Mahesh Mehta, a social activist with the non profit organisation Doosra Dashak, said that it was a similar pattern in other Sahariya habitations as well. It was not just the poor quality of construction, but that construction in many places was done only on paper.“On paper, these houses are supposed to have tiled floors, when there are no tiles in any of them,” said Mehta. “In Badipura, local officials colluded with the contractors and signed off that a Sahariya Bangla, community centre, had been constructed, when there was none. I reported this three times to the district collector’s office before the district administration acted on my complaint and sent someone on an inspection.”
“In Geegcha, Badipura, 40 km from here, like in Iklera Sagar, all the Sahariya Awas built by contractors drip, no one can live in them,” Mehta added.
District collector of Baran S.C. Singh said the administration would look into the complaints.
R.S. Meena, the sub-divisional magistrate managing the Sahariya Development Project, denied any public funds were siphoned. “It is not an unusual phenomenon if the Sahariya rebuild huts and shift into them,” he said. “For the houses that are still in the guarantee period as agreed by the contractors, we will get the buildings inspected again.”
‘Give us land’
In Iklera Sagar in Kishanganj, the Sahariya said the residents were shifting out of the houses as they did not seem “saabut”(fully solid/concrete). “Why else would the rain drip through them?” said Ghanshyam Sahariya, who had already shifted his belongings from the Sahariya Awas back to his tapri.
Mamtabai Sahariya, who is an activist with the Jagrut Mahila Sangathan, a local NGO, criticised the corruption that is the routine in development schemes run in the name of the community. “Everyone says the Sahariyas are thieves if the forest officials spot us gathering produce in the forests, but it is the government that is the biggest thief.”
Kanhaiya, who had worked as a “hali”, a bonded labourer, without any wages on a landlord’s farm for over ten years, said that instead of piecemeal “development” schemes, it would be much better if the government had delivered on its promise of redistributing land to the Sahariyas and assured them access to basic resources like land and the forests. Instead, the government had offered the new concrete houses and built a partial road as part of the “development” measures to “rehabilitate” them in 2011-12, he said.

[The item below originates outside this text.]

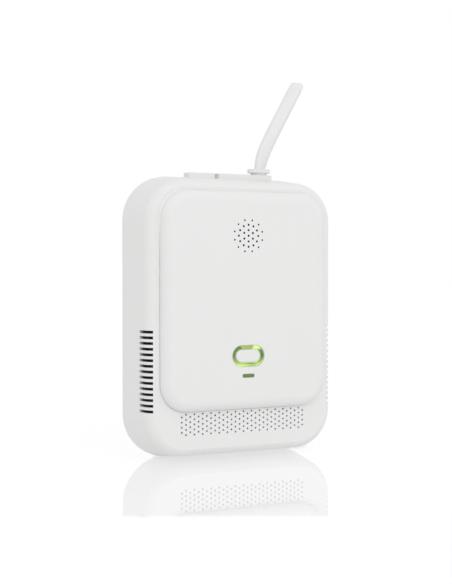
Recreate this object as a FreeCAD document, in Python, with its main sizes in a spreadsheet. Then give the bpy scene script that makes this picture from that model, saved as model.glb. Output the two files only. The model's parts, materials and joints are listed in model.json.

“When the government started rehabilitating those who were working as bonded labourers on farms, the then chief minister Ashok Gehlot announced that every Sahariya family will get five bigha land,” said Kanhaiya, who had fled from a Meena landlord’s farm in Alampura after he faced violence as a hali and now works as a daily-wage worker in sandstone quarries in Bundi, earning Rs 80 a day. “They even redistributed 400 bigha of land illegally held by the ‘upper’ caste landlords in one place in Sunda after Gehlot’s visit, but nothing since then.”
“If the government gave us land – farm and or even a forest patta (title) – we would manage from then on,” he continued. “Only the first year of farming may perhaps be costly, but we will manage after that pooling labour.”
District collector Singh said the administration had not received any requests for individual and community forest titles through the Sahariya Development Agency under the Scheduled Tribes and Other Traditional Forest Dwellers (Recognition of Forest Rights) Act in the last two years.
“If we get reports of any land illegally held by landowners, only then we can act to do any further land redistribution,” said Singh.
Anumeha Yadav is an independent journalist and a consulting researcher with Azim Premji University.